■ **Task brief**
Copy out exactly the lines from the first line of the material below through the line containing "const ROUND_STEPS = 48;", and nothing beyond them.

■ **Given entries**
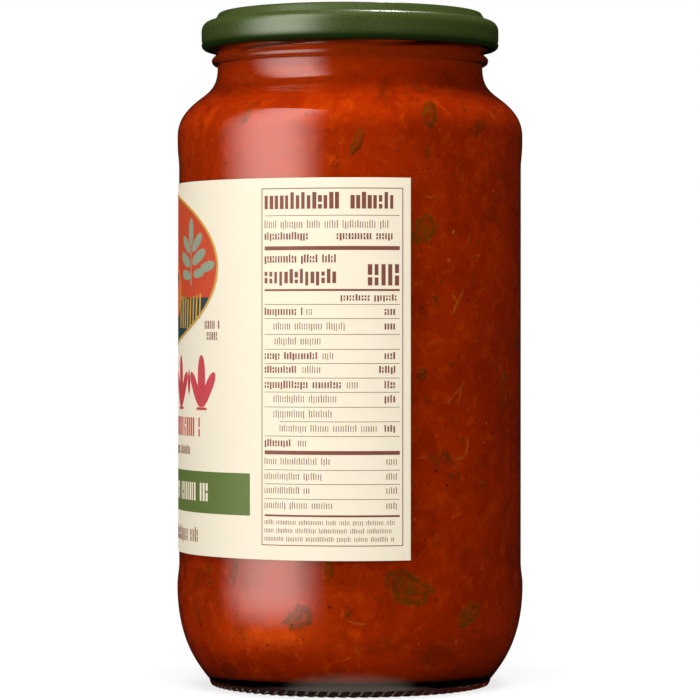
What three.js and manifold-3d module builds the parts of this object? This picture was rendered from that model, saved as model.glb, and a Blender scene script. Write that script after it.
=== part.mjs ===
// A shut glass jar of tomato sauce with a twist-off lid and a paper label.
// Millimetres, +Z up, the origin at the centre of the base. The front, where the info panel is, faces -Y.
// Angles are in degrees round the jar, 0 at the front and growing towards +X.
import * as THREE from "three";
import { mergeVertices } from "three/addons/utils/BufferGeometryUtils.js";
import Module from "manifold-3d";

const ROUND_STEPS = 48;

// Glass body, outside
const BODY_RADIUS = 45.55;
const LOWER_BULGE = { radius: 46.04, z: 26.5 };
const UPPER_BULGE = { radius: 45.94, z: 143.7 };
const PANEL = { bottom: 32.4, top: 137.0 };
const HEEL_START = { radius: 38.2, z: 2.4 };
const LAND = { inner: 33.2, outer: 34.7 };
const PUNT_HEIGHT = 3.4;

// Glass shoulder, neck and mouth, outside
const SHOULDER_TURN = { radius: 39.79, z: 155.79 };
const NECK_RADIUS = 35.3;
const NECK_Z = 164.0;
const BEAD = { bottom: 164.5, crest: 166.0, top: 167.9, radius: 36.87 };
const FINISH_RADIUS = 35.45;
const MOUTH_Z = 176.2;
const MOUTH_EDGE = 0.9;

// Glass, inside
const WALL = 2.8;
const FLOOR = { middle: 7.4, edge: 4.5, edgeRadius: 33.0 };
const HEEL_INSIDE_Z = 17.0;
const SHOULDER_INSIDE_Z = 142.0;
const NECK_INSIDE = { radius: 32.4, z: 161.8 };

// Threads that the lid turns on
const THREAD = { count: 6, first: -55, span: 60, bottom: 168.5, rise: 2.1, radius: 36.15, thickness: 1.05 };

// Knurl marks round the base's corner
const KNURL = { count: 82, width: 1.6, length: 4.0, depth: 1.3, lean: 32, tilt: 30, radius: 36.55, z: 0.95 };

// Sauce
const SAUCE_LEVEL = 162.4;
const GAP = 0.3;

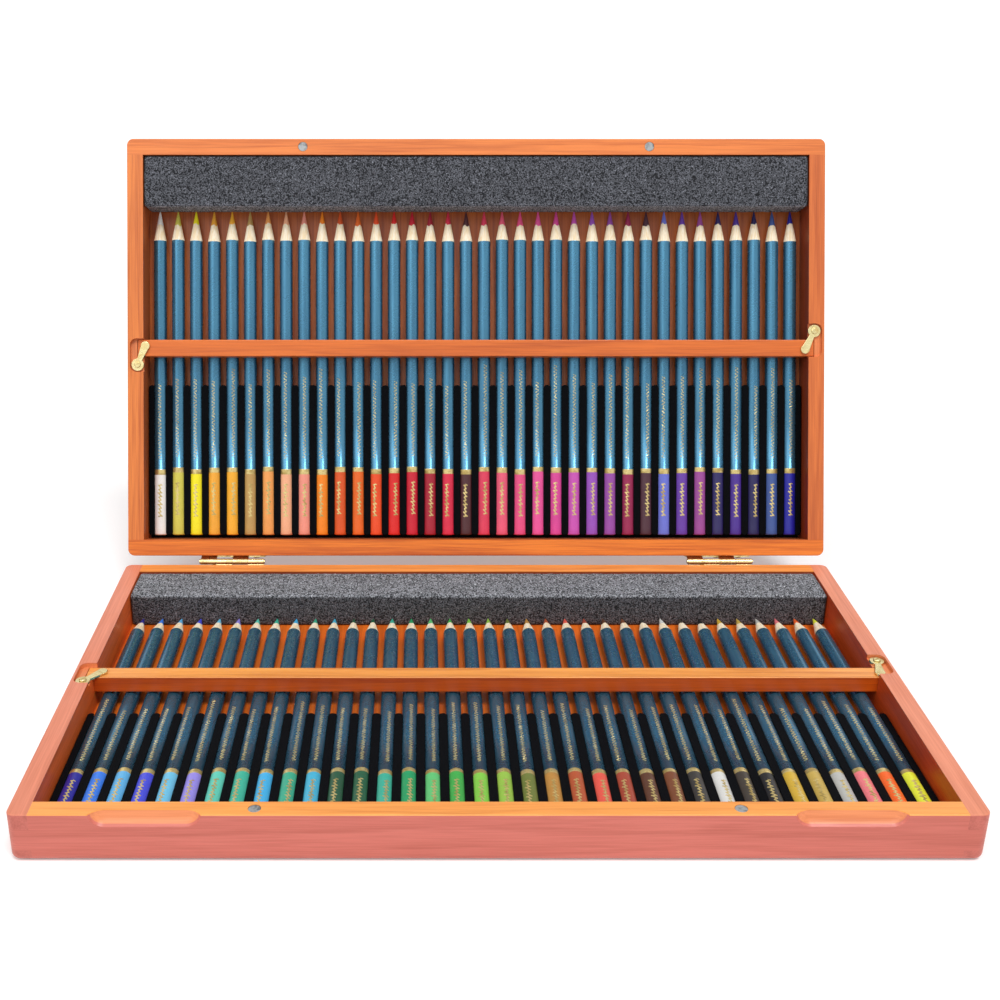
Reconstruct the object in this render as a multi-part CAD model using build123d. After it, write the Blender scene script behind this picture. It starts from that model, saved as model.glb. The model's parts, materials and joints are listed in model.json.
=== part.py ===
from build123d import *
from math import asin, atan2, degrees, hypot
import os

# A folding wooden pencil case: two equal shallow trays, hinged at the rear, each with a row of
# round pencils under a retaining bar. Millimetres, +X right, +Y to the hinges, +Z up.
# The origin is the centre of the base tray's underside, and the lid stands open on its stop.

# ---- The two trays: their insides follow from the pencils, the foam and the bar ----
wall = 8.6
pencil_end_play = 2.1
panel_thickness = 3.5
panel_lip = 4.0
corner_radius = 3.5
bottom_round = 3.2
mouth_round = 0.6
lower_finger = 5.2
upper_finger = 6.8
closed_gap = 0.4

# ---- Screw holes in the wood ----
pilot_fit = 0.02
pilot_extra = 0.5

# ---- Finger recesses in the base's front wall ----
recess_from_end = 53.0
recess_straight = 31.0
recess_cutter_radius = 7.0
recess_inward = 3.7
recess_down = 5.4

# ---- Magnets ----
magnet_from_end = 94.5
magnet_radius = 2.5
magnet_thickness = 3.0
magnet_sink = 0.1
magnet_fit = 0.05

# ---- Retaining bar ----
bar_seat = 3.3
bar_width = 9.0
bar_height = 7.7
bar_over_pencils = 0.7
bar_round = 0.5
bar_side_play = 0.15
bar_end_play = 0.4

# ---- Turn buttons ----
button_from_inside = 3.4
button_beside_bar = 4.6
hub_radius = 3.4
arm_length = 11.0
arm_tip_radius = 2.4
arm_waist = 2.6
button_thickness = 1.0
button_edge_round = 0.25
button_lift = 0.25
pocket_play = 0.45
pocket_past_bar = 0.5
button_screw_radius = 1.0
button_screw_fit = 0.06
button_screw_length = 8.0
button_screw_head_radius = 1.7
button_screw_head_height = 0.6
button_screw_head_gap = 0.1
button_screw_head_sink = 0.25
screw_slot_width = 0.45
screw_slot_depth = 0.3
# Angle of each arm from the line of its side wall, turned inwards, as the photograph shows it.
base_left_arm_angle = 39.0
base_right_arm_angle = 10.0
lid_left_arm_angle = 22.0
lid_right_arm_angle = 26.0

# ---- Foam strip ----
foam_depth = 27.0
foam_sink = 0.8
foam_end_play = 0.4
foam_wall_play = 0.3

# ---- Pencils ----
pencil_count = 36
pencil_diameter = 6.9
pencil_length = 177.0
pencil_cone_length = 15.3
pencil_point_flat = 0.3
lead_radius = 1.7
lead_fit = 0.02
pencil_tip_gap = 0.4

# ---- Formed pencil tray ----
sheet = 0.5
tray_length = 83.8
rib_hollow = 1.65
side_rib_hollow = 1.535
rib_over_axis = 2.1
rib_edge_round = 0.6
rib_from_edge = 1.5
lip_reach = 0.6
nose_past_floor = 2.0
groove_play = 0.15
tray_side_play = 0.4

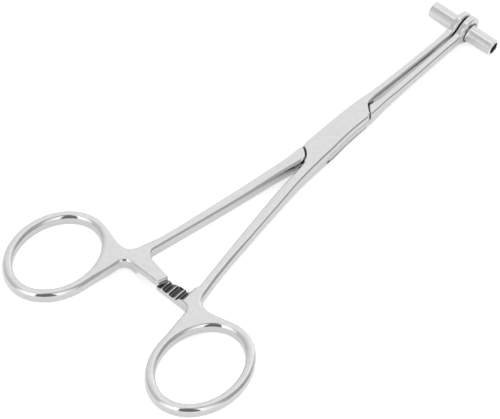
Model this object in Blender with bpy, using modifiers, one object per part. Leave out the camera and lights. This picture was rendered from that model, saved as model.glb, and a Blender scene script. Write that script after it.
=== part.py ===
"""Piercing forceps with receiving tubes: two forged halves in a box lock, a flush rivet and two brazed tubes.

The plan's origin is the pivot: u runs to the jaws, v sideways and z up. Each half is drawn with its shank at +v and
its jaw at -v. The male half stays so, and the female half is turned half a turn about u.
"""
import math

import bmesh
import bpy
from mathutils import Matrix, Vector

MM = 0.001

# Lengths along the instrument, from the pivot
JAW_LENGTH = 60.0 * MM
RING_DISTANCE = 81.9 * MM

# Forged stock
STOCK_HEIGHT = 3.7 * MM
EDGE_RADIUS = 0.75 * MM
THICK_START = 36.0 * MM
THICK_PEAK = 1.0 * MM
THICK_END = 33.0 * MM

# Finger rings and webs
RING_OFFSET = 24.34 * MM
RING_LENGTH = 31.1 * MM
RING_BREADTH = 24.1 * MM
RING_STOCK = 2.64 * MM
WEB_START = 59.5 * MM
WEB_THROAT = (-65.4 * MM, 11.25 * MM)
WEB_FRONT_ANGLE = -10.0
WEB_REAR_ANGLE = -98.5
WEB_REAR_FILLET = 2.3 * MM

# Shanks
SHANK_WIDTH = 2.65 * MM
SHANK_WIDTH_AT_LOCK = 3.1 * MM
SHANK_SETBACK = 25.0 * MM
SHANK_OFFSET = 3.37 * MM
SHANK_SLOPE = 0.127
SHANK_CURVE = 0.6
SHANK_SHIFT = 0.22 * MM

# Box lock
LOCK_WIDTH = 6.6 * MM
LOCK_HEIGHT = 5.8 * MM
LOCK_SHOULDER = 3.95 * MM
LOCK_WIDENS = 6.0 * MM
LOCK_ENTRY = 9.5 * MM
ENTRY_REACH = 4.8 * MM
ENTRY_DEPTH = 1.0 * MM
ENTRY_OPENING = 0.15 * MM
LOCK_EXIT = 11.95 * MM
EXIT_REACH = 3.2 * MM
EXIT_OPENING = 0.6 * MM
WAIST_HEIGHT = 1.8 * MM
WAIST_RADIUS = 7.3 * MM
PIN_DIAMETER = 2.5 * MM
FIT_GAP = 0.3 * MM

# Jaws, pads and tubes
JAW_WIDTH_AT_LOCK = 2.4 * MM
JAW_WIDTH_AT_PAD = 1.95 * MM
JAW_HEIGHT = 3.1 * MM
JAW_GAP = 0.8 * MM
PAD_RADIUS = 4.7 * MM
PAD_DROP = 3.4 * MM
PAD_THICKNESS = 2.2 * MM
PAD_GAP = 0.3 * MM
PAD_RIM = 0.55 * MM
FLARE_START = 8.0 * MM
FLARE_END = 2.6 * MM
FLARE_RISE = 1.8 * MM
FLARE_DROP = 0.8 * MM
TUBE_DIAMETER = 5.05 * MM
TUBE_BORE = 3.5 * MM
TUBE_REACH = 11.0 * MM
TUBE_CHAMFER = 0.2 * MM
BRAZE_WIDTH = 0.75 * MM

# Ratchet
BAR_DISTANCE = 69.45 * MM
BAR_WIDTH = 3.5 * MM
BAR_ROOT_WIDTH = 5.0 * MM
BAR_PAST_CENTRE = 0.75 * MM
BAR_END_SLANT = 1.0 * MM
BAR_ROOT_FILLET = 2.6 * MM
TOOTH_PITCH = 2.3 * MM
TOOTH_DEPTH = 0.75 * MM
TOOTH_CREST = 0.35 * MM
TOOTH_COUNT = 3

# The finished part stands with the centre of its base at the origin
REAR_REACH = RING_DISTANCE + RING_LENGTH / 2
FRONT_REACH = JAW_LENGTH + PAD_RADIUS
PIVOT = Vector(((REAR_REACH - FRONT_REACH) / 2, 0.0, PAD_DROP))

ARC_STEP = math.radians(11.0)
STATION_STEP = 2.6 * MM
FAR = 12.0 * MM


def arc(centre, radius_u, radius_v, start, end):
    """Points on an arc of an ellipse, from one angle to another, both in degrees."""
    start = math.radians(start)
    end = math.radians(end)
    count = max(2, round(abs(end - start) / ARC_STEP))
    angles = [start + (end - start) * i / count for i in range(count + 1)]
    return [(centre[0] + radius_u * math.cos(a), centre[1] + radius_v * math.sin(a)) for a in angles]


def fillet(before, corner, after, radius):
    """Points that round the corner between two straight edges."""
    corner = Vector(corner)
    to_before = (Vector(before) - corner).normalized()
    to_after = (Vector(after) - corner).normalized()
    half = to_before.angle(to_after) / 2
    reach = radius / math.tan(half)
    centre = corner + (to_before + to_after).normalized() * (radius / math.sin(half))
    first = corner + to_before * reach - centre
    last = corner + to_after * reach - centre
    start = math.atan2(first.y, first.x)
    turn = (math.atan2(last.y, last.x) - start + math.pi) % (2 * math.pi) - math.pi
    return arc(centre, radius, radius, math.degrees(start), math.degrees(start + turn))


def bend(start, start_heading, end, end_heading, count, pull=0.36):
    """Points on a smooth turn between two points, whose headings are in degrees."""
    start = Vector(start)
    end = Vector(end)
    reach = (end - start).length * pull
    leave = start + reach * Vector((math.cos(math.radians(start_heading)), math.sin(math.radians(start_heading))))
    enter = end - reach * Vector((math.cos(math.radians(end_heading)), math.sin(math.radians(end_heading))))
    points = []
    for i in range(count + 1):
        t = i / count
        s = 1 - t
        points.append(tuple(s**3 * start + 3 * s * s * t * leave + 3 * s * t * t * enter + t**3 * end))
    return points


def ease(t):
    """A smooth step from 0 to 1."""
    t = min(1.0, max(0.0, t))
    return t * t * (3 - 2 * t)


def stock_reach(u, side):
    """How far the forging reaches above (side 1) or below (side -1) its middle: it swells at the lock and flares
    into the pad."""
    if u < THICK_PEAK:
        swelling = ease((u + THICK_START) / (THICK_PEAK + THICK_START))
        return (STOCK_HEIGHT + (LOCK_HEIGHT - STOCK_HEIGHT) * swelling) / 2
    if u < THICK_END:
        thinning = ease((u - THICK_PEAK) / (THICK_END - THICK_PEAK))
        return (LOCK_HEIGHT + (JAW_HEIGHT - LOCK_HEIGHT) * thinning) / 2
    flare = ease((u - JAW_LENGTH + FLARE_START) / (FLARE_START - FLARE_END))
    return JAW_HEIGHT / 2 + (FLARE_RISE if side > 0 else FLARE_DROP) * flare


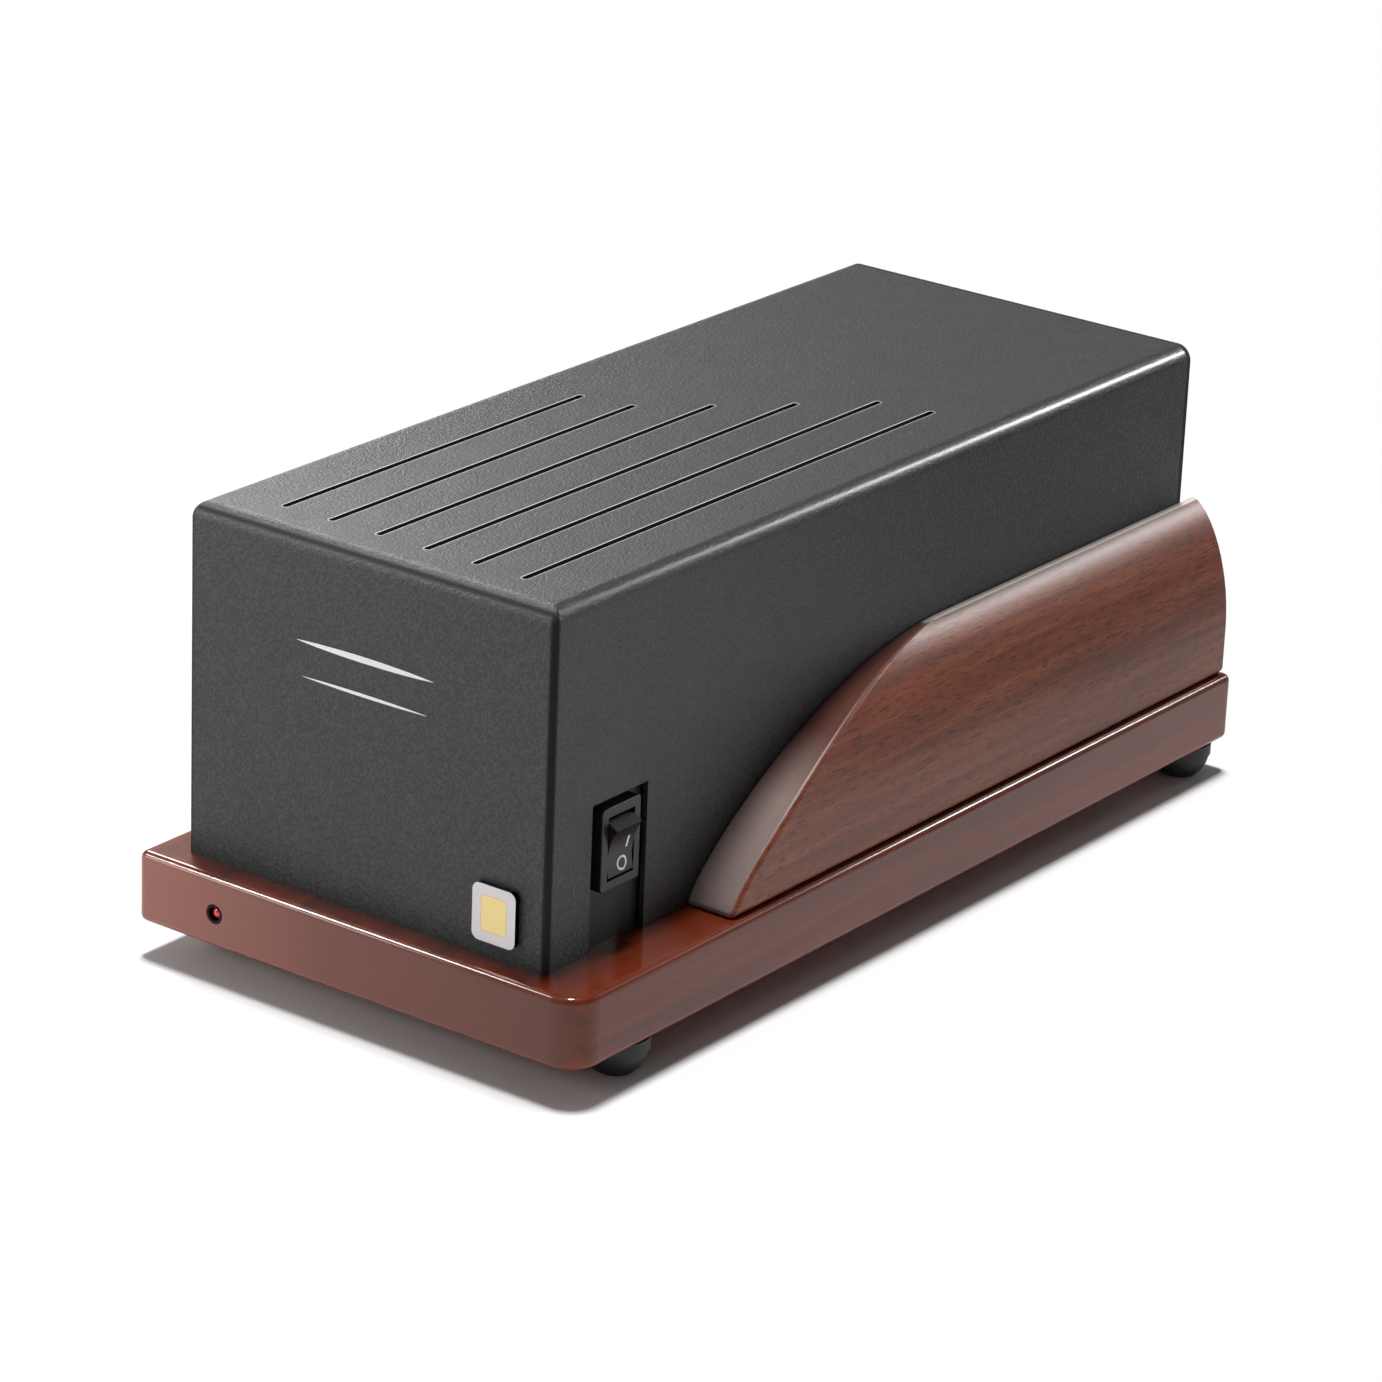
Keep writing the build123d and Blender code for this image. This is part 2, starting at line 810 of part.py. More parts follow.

■ **The result**
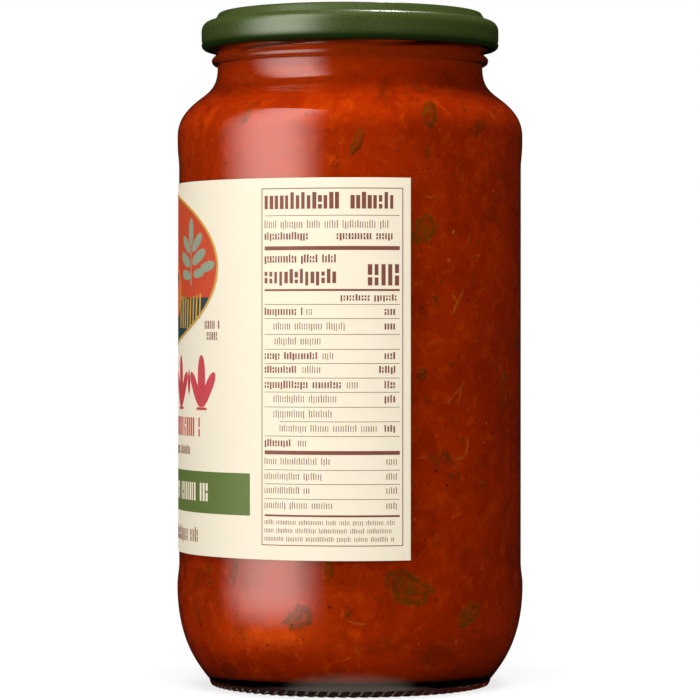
What three.js and manifold-3d module builds the parts of this object? This picture was rendered from that model, saved as model.glb, and a Blender scene script. Write that script after it.
=== part.mjs ===
// A shut glass jar of tomato sauce with a twist-off lid and a paper label.
// Millimetres, +Z up, the origin at the centre of the base. The front, where the info panel is, faces -Y.
// Angles are in degrees round the jar, 0 at the front and growing towards +X.
import * as THREE from "three";
import { mergeVertices } from "three/addons/utils/BufferGeometryUtils.js";
import Module from "manifold-3d";

const ROUND_STEPS = 48;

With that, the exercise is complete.